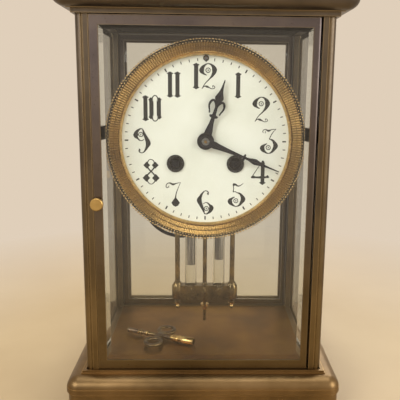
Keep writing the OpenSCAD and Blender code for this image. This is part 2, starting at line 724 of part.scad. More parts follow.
module escape_wheel() color("#b8984f") {
    facing(escape_p, inner_y + escape_t + wheel_h) difference() {
        linear_extrude(wheel_h) polygon([for (i = [0:escape_teeth - 1], k = [0:2])
            polar(k == 0 ? escape_r : escape_r - 1.1,
                (i + [0, 0.15, 0.6][k]) * 360 / escape_teeth)]);
        translate([0, 0, -1]) difference() {
            cylinder(r = escape_r - 2, h = wheel_h + 2);
            cylinder(r = 1.8, h = wheel_h + 2);
            for (a = [0:90:270]) rotate(a) translate([0, -0.4, 0]) cube([escape_r, 0.8, wheel_h + 2]);
        }
    }
    facing(escape_p, inner_y + third_t + 1.8) linear_extrude(pinion_h)
        pinion_outline(escape_leaves, third_m, gap_phase(third_p, escape_p, escape_leaves));
    arbor(escape_p, leaf_core(escape_leaves, third_m));
}

// The pallets over the escape wheel, their arbor, and the crutch behind the back plate
module anchor() color("#8d939b") {
    swing_clear = 0.55;
    facing(anchor_p, inner_y + escape_t + wheel_h + 0.1) linear_extrude(wheel_h + 0.2) difference() {
        union() {
            circle(r = 2.2);
            for (s = [-1, 1]) polygon([[0, 1.6], [s * 1.8, 1.4], [s * 7.4, -3], [s * 7.8, -6.4],
                [s * 5.6, -6.4], [s * 4.6, -3.2], [0, -1.4]]);
        }
        translate(escape_p - anchor_p) circle(r = escape_r + swing_clear);
    }
    disc(anchor_p, back_y + 1.9, arbor_r, back_y + 1.9 - plate_y);
    facing([0, fork_z], back_y + 1.8) translate([-1, 0, 0]) cube([2, anchor_p[1] - fork_z, 1.2]);
    facing([0, fork_z], bob_y + 1.4) for (s = [-1, 1]) translate([s * 1.8 - 0.5, -2, 0])
        cube([1, 2, bob_y + 0.8 - back_y]);
    facing([0, fork_z], back_y + 1.8) translate([-2.3, -2, 0]) cube([4.6, 2.2, 1.2]);
}

module minute_wheel() color("#b8984f") difference() {
    union() {
        facing(minute_p, plate_y - 0.6) wheel(minute_teeth, cannon_m, gap_phase(centre_p, minute_p, minute_teeth), wheel_h);
        facing(minute_p, plate_y - 0.6) cylinder(r = 1.9, h = 2.2);
        facing(minute_p, plate_y - 2.6) linear_extrude(1.6)
            pinion_outline(minute_leaves, hour_m, bearing(minute_p, centre_p));
    }
    disc(minute_p, plate_y + 1, 0.9 + run_gap, 9);
}

module hour_wheel() color("#b8984f") difference() {
    union() {
        facing(centre_p, plate_y - 2.9)
            wheel(hour_teeth, hour_m, gap_phase(minute_p, centre_p, hour_teeth), wheel_h);
        disc(centre_p, plate_y - 2.9, hour_pipe_r, plate_y - 2.9 - hour_hand_y);
        disc(centre_p, hour_hand_y, hour_pipe_r - 0.4, hand_t);
    }
    disc(centre_p, plate_y + 1, cannon_r + run_gap, 20);
}

// ---- Striking train -------------------------------------------------------------------

module strike_wheel() color("#b8984f")
    train_wheel(second_p, second_teeth, second_m, inter_t, bearing(second_p, pin_p),
        barrel_leaves, barrel_m, barrel_gear_t - 0.3, gap_phase(strike_p, second_p, barrel_leaves));

module pin_wheel() color("#b8984f") {
    train_wheel(pin_p, pin_teeth, pin_m, pin_t, bearing(pin_p, locking_p),
        pin_leaves, second_m, inter_t - 0.8, gap_phase(second_p, pin_p, pin_leaves));
    for (i = [0:lift_pins - 1])
        disc(pin_p + polar(lift_pin_ring, (i + 0.5) * 360 / lift_pins), inner_y + pin_t + 3.4, lift_pin_r, 3);
}

module locking_wheel() color("#b8984f")
    train_wheel(locking_p, locking_teeth, locking_m, locking_t, bearing(locking_p, warning_p),
        locking_leaves, pin_m, pin_t - 0.8, gap_phase(pin_p, locking_p, locking_leaves));

module warning_wheel() color("#b8984f")
    train_wheel(warning_p, warning_teeth, warning_m, warning_t, bearing(warning_p, fly_p),
        warning_leaves, locking_m, locking_t - 0.8, gap_phase(locking_p, warning_p, warning_leaves));

module fly() color("#b8984f") {
    facing(fly_p, inner_y + warning_t + 1.8) linear_extrude(pinion_h)
        pinion_outline(fly_leaves, warning_m, gap_phase(warning_p, fly_p, fly_leaves));
    arbor(fly_p, leaf_core(fly_leaves, warning_m));
    facing(fly_p, inner_y + 18) translate([-3.8, -0.2, 0]) cube([7.6, 0.4, 12]);
}

gong_p = [-14, -47];
gong_step = 3.2;
gong_turns = 9;      // half turns
gong_r0 = 5;
gong_out = gong_r0 + (gong_turns - 1) * gong_step;
head_r = 3.4;
head_l = 7.4;
hammer_head = gong_p + polar(gong_out + gong_wire_r + 1 + head_l / 2, 132);

module hammer() color("#8d939b") {
    disc(hammer_p, back_y + 4, arbor_r, back_y + 4 - plate_y);
    facing(hammer_p, inner_y + pin_t + 3.2) rotate(bearing(hammer_p, pin_p))
        translate([0, -0.5, 0]) cube([norm(pin_p - hammer_p) - lift_pin_ring - lift_pin_r - 0.5, 1, 1.4]);
    facing(hammer_p, back_y + 3.8) rotate(bearing(hammer_p, hammer_head)) {
        translate([0, -1.1, 0]) cube([norm(hammer_head - hammer_p), 2.2, 1.3]);
        cylinder(r = 2.4, h = 1.3);
    }
    disc(hammer_head, gong_y + 3, 1.2, gong_y + 3 - back_y - 2.5);
    facing(hammer_head, gong_y) rotate(bearing(hammer_head, gong_p)) rotate([0, 90, 0])
        translate([0, 0, -head_l / 2]) cylinder(r = head_r, h = head_l);
}

// A flat spiral of half turns about two centres, so that each runs on from the last
module gong() color("#4a4f58") for (i = [0:gong_turns - 1])
    facing(gong_p + [(i % 2 == 0 ? 0 : -gong_step), 0], gong_y) rotate(i % 2 == 0 ? 0 : 180)
        rotate_extrude(angle = 180) translate([gong_r0 + i * gong_step, 0]) circle(r = gong_wire_r);

module gong_stand() color("#6b6250") {
    top = gong_p + [0, 14];
    arm_y = gong_y - gong_wire_r - 1;
    disc(top, arm_y, 3, arm_y - back_y);
    facing(gong_p, arm_y) translate([-3, -3, 0]) cube([6, 17, 2]);
    disc(gong_p, gong_y + 2.4, gong_r0 - gong_wire_r - run_gap, gong_y + 2.4 - arm_y);
}

// ---- Suspension and pendulum ----------------------------------------------------------

slider_z = 44;
slider_h = 4;
hook_pin_r = 0.9;

module suspension_cock() color("#a98b4e") difference() {
    union() {
        facing([0, 0], back_y + 1.2) translate([-8, 38.6, 0]) cube([16, 14.4, 1.2]);
        facing([0, 0], bob_y + 4) for (s = [-1, 1]) translate([s * 7 - 1, 40, 0])
            cube([2, 13, bob_y + 4 - back_y]);
        facing([0, 0], bob_y + 4) translate([-8, 51.2, 0]) cube([16, 1.8, bob_y + 4 - back_y]);
    }
    disc(regulator_p, back_y + 3, 0.8 + run_gap, 6);
}

// The slider, the two spring blades, and the block with the pin that the pendulum hangs on
module suspension_spring() color("#9aa0a8") {
    facing([0, 0], bob_y + 2.4) translate([-5.6, slider_z, 0]) cube([11.2, slider_h, 4.8]);
    for (s = [-1, 1]) facing([0, 0], bob_y + 0.1) translate([s * 2 - 0.9, anchor_p[1] + 1.5, 0])
        cube([1.8, slider_z - anchor_p[1] - 1.5, 0.2]);
    facing([0, 0], bob_y + 1) translate([-3.4, anchor_p[1] - 1.5, 0]) cube([6.8, 3.2, 2]);
    disc(anchor_p, bob_y + 2.6, hook_pin_r, 5.2);
}

module regulator_arbor() color("#9aa0a8") {
    disc(regulator_p, back_y + 2.2, 0.8, back_y + 2.2 - enamel_y - 1.2);
    facing(regulator_p, enamel_y + 1.2) rotate(45) cylinder(r = 0.95, h = 1.4, $fn = 4);
}

module finial(x, z, s) translate([x, bob_y, dial_z + z]) {
    translate([0, 0, -1.6]) cylinder(r = 1.3 * s, h = 1.6);
    translate([0, 0, -2.6]) cylinder(r = 2.3 * s, h = 1);
    translate([0, 0, -5.2]) cylinder(r1 = 1 * s, r2 = 1.6 * s, h = 2.6);
    translate([0, 0, -6.4]) sphere(r = 1.5 * s);
}

module pendulum_frame() color("#7d6d4c") difference() {
    union() {
        for (y = [bob_y + 2.4, bob_y - 1.3]) facing([0, 0], y) translate([-1.8, 31, 0]) cube([3.6, 7, 1.1]);
        facing([0, 0], bob_y + 2.4) translate([-1.8, 30, 0]) cube([3.6, 3.2, 4.8]);
        translate([0, bob_y, dial_z + frame_top - 1]) cylinder(r = 1.1, h = 32 - frame_top);
        translate([0, bob_y, dial_z + tray_top - 1]) cylinder(r = centre_rod_r, h = frame_top - tray_top);
        facing([0, 0], bob_y + 4) translate([-rod_x - 2.4, frame_top - frame_bar, 0])
            cube([2 * rod_x + 4.8, frame_bar, 8]);
        for (s = [-1, 1]) {
            translate([s * rod_x, bob_y, dial_z + tray_top - 1])
                cylinder(r = rod_r, h = frame_top - tray_top);
            finial(s * rod_x, tray_top - tray_h, 0.9);
        }
        translate([0, bob_y, dial_z + tray_top - tray_h]) linear_extrude(tray_h) {
            square([tray_w - tray_d, tray_d], center = true);
            for (s = [-1, 1]) translate([s * (tray_w - tray_d) / 2, 0]) circle(d = tray_d);
        }
        translate([0, bob_y, dial_z + tail_z]) cylinder(r = 1, h = tray_top - tray_h - tail_z + 1);
    }
    disc(anchor_p, bob_y + 4, hook_pin_r + run_gap, 8);
    for (s = [-1, 1]) {
        translate([s * vial_x, bob_y, dial_z + tray_top - vial_seat])
            cylinder(r = vial_r + run_gap, h = vial_seat + 1);
        translate([s * vial_x, bob_y, dial_z + frame_top - frame_bar - 1])
            cylinder(r = vial_r + run_gap, h = vial_cap + 1);
    }
}

vial_z0 = dial_z + tray_top - vial_seat;
vial_z1 = dial_z + frame_top - frame_bar + vial_cap;

module pendulum_vials() color("#d5e6e2", 0.4) for (s = [-1, 1]) translate([s * vial_x, bob_y, 0])
    difference() {
        translate([0, 0, vial_z0]) cylinder(r = vial_r, h = vial_z1 - vial_z0);
        translate([0, 0, vial_z0 + 1]) cylinder(r = vial_r - 0.8, h = vial_z1 - vial_z0);
    }

// The two metal cylinders hang from the frame's bar, the left one a little longer
module vial_cylinders() color("#77757a") for (s = [[-1, -91], [1, -87]])
    translate([s[0] * vial_x, bob_y, dial_z + s[1]]) cylinder(r = vial_r - 1.2, h = vial_z1 - dial_z - s[1]);

module rating_nut() color("#b89a5a") difference() {
    union() {
        translate([0, bob_y, dial_z + nut_z - 0.6]) cylinder(r = 2.9, h = 1.2);
        translate([0, bob_y, dial_z + nut_z - 3.6]) cylinder(r1 = 1.4, r2 = 1.9, h = 3);
    }
    translate([0, bob_y, dial_z + nut_z - 5]) cylinder(r = 1 + run_gap, h = 9);
}

// ---- Winding key ----------------------------------------------------------------------

key_p = [-30.3, front_y + 41.7];
sleeve_r = 2.7;
loop_at = 10.2;
loop_r = 6.6;
loop_hole = 3.9;
loop_t = 2.2;

module winding_key() color("#6d5a3c") translate([key_p[0], key_p[1], floor_z + floor_t + sleeve_r])
    rotate(key_turn) {
        difference() {
            rotate([0, 90, 0]) cylinder(r = sleeve_r, h = key_l);
            translate([key_l - 9, 0, 0]) rotate([0, 90, 0]) rotate(45)
                cylinder(r = (square_r + 0.12) * sqrt(2) * 0.8, h = 10, $fn = 4);
        }
        rotate([0, -90, 0]) cylinder(r = 1.7, h = key_l);
        for (x = [8.6, 10.4, 12.2]) translate([x, 0, 0]) rotate([0, 90, 0]) cylinder(r = sleeve_r, h = 0.9);
        translate([-3.4, -4.6, -loop_t / 2]) cube([6.8, 9.2, loop_t]);
        for (s = [-1, 1]) translate([0, s * loop_at, -loop_t / 2]) difference() {
            cylinder(r = loop_r, h = loop_t);
            translate([0, 0, -1]) cylinder(r = loop_hole, h = loop_t + 2);
        }
    }

// ---- One line for each node -----------------------------------------------------------

base_plinth();
floor_plate();
post_front_left();
post_front_right();
post_rear_left();
post_rear_right();
cornice();
ceiling_plate();
case_screws();
side_glass_left();
side_glass_right();
front_door_frame();
front_door_glass();
front_hinge_pins();
front_latch();
rear_door_frame();
rear_door_glass();
rear_hinge_pins();
rear_latch();
movement_brackets();
bezel();
dial_pan();
dial();
dial_grommets();
hour_hand();
minute_hand();
hand_collet();
front_plate();
back_plate();
plate_pillars();
going_barrel();
going_mainspring();
going_arbor();
going_click();
intermediate_wheel();
centre_wheel();
third_wheel();
escape_wheel();
anchor();
minute_wheel();
hour_wheel();
strike_barrel();
strike_mainspring();
strike_arbor();
strike_click();
strike_wheel();
pin_wheel();
locking_wheel();
warning_wheel();
fly();
hammer();
gong();
gong_stand();
suspension_cock();
suspension_spring();
regulator_arbor();
pendulum_frame();
pendulum_vials();
vial_cylinders();
rating_nut();
winding_key();
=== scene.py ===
# %% [markdown]
# # A four-glass mantel clock
# A small brass case with bevelled glass on all four sides, two hinged doors, a round striking
# movement behind an enamel dial, and a pendulum that carries two glass tubes. The shapes that
# decide how the clock goes together come ready made, as fixed nodes. This lesson gives them
# their finishes and models the fine work on top: turned and milled rings, painted figures,
# pierced hands and eased edges.

# %% The fixed nodes
import json
import math
import bpy
import bmesh
from mathutils import Matrix, Vector


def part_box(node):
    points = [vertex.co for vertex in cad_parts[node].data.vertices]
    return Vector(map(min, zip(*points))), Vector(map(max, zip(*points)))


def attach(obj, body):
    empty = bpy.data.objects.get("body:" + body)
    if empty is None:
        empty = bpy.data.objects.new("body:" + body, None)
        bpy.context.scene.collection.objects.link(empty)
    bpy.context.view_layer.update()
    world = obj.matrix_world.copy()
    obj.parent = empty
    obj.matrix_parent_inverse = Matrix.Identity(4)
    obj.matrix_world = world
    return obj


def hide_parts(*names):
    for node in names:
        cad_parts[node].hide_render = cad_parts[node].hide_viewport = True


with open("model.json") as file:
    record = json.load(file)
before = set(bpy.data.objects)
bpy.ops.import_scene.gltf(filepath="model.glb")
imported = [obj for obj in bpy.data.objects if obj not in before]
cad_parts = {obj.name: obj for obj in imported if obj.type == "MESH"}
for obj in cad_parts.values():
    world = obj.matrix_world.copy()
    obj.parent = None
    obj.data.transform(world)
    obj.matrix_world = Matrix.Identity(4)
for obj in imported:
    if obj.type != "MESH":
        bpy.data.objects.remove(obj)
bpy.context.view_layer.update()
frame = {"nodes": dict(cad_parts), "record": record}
nodes = frame["nodes"]
MM = 0.001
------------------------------
__PROBLEM DETAILS__
Each line from the line with "---- One line" to the line with "zip(*points))), Vector(map(max, zip(*points)))" is to be echoed exactly; both boundary lines are included, and nothing else is to be output.

__SOLUTION FOR THIS TASK__
// ---- One line for each node -----------------------------------------------------------

base_plinth();
floor_plate();
post_front_left();
post_front_right();
post_rear_left();
post_rear_right();
cornice();
ceiling_plate();
case_screws();
side_glass_left();
side_glass_right();
front_door_frame();
front_door_glass();
front_hinge_pins();
front_latch();
rear_door_frame();
rear_door_glass();
rear_hinge_pins();
rear_latch();
movement_brackets();
bezel();
dial_pan();
dial();
dial_grommets();
hour_hand();
minute_hand();
hand_collet();
front_plate();
back_plate();
plate_pillars();
going_barrel();
going_mainspring();
going_arbor();
going_click();
intermediate_wheel();
centre_wheel();
third_wheel();
escape_wheel();
anchor();
minute_wheel();
hour_wheel();
strike_barrel();
strike_mainspring();
strike_arbor();
strike_click();
strike_wheel();
pin_wheel();
locking_wheel();
warning_wheel();
fly();
hammer();
gong();
gong_stand();
suspension_cock();
suspension_spring();
regulator_arbor();
pendulum_frame();
pendulum_vials();
vial_cylinders();
rating_nut();
winding_key();
=== scene.py ===
# %% [markdown]
# # A four-glass mantel clock
# A small brass case with bevelled glass on all four sides, two hinged doors, a round striking
# movement behind an enamel dial, and a pendulum that carries two glass tubes. The shapes that
# decide how the clock goes together come ready made, as fixed nodes. This lesson gives them
# their finishes and models the fine work on top: turned and milled rings, painted figures,
# pierced hands and eased edges.

# %% The fixed nodes
import json
import math
import bpy
import bmesh
from mathutils import Matrix, Vector


def part_box(node):
    points = [vertex.co for vertex in cad_parts[node].data.vertices]
    return Vector(map(min, zip(*points))), Vector(map(max, zip(*points)))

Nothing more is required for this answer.